While this can be frustrating to not have specific directions on what activities to do, at the same time it can be an opportunity to start to figure out what things you like and how you feel when you try different things. Self-care is not one size fits all so each individual is going to enjoy different things. Consider what activities you can do at home, outside in nature, at work, and even in your car. The only limitation to what is a self-care activity is the limitation you put on yourself.

But, why is this something that we need to do for ourselves? While there can be many benefits of participating in self-care activities one of the ones I highlight is regularly taking time to do things for yourself has the potential benefit of helping to reduce stress, feelings of anxiety, sadness, irritability, and help increase self-esteem. Another benefit may be in your relationships as you are communicating with others both verbally and non-verbally that how you feel is important and deserves to be attended to.

Lastly, taking time for yourself allows you to gather information about how you are feeling both physically and mentally and make informed decisions about what you can do to feel better or what you need more of or less of in your life.

Frequently, I get asked by clients if I do my own self-care as regularly as I encourage my clients to do it. The simple answer is sometimes! To be perfectly honest, it depends on the day.
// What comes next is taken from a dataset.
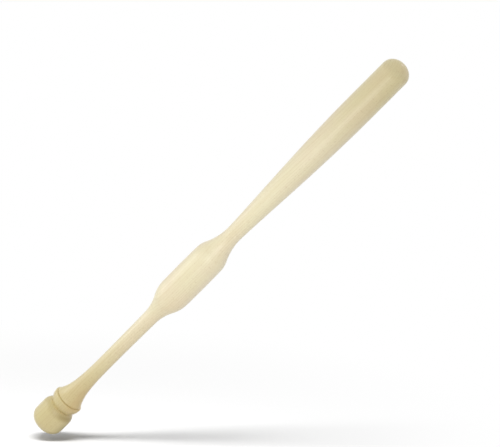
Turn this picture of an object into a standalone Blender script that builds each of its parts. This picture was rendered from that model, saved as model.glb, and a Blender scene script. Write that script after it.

I do the best that I can but, I’m also human and there are days that it doesn’t happen because I was “busy” or I didn’t feel like it and that’s okay. I don’t beat myself up about it. I just recognize that particular day it didn’t happen and look for ways to make time for myself the next day, some weeks that may mean I need to schedule it in advance. I also look for new ways to practice self-care that I can do in different amounts of time (e.g., 5, 10, 15 minutes) which gives me less room to tell myself I didn’t have enough time.

Now it’s your turn. Have you done your self-care today? And don’t forget, part of self-care can be seeking help, so if you need us, we are always here.

Tips for Talking to Anxious Children About Shootings and Violence

Talking to Anxious children about shootings and violence.png

Let me start out by saying that this is not the post I want to be writing today. To date, I have “re-published” this post several times since it was originally written on December 3, 2015. Every time there is a school shooting, a shooting at a festival, nightclub, place of worship, or other place that society deems “safe,” I spend the day trying to wrap my head around how I’m going to address it in my work.

How can I help anxious mothers send their children off to school knowing that fearing a gunman is not irrational in today’s America. And how can they help comfort their own children who are scared? How can I look the children I work with in the eye and help them process something like what happened today in Florida?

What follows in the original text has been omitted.